Zahlreiche Nebenfiguren tummeln sich auf den vielen Seiten, die mir allesamt sehr gut gefallen haben. Hervorzuheben sind dabei Blod, das walisische Sklavenmädchen, das in Dreng's Schenke jeden Mann angeboten wird; Agnes, die Ragna als Dienerin nach England begleitet oder Wigelm, der zum Ende hin immer mehr Raum bekommt.
Mir hat die Geschichte sehr gut gefallen, aber ich habe auch einige Kritikpunkte. Wie bereits oben erwähnt fand ich die Figuren zu schwarz-weiß gezeichnet. Ein paar Grauschattierungen hätten gut getan. Ebenso war mir das Ende zu schnell abgefertigt. Das klingt jetzt etwas komisch bei einem historischen Roman über tausend Seiten, aber irgendwie überschlugen sich zum Ende hin die Ereignisse und die Auflösung war mir zu einfach. Aber das ist Meckern auf hohem Niveau...Ken Follett zählt neben Rebecca Gablé zu den größten Autoren historischer Romane.
Schreibstil:
Follett schreibt sehr eingängig und fesselnd, wenn auch einfacher als ich mir vorgestellt hatte. Manchmal wird es sogar etwas derb. Der Autor hat gut recherchiert und gekonnt die Lücken in der Geschichte mit einfallreichen und spannenden Ideen gefüllt.
In zwei Handlungssträngen erzählt Follett abwechselnd die Geschichte über Edgar oder Ragna.

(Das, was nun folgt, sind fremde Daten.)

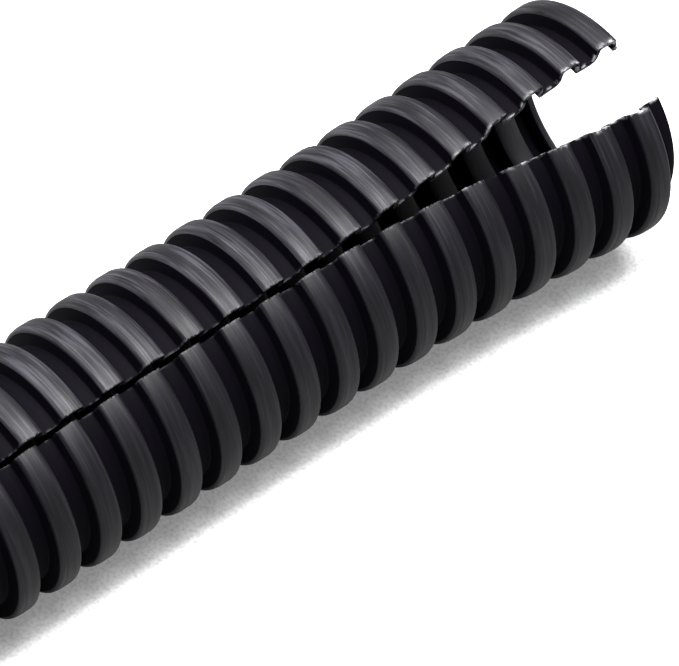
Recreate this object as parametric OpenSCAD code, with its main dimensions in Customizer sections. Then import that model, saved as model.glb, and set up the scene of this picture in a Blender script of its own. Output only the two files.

Das Buch ist in vier Teile aufgeteilt: Teil 1 - Die Hochzeit (997 na. Chr.), Teil 2 - Der Prozess (998), Teil 3 - Der Mord (1001-1003), Teil 4 - Die Stadt (1005-1007). Jeder Teilabschnitt ist mit einer zweiseitigen Illustration versehen.
Vermisst habe ich ein Personenverzeichnis. Vorallem die sehr ähnlich klingenden Namen verwirren manchmal etwas. Im Inneren gibt es eine Karte von England und Teilen Frankreichs. Die Ausstattung mit Lesebändchen ist hochwertig, das Papier fest. Auch hinter dem abnehmbaren Cover ist das Buch ein Schmuckstück.
Fazit:
Ein historischer Schmöker, den ich sehr gerne gelesen habe und bei dem die Seiten nur so dahin geflogen sind. Einige Kritikpunkte gibt es jedoch, die für meine Bewertung keine fünf Sterne erlauben. Das Prequel kann auch ohne Vorkenntnisse der Trilogie um Kingsbrideg gelesen werden. Gerne empfehle ich das Buch für lange Wintertage oder im Lockdown...man hat genug Lesetoff, der gut unterhält!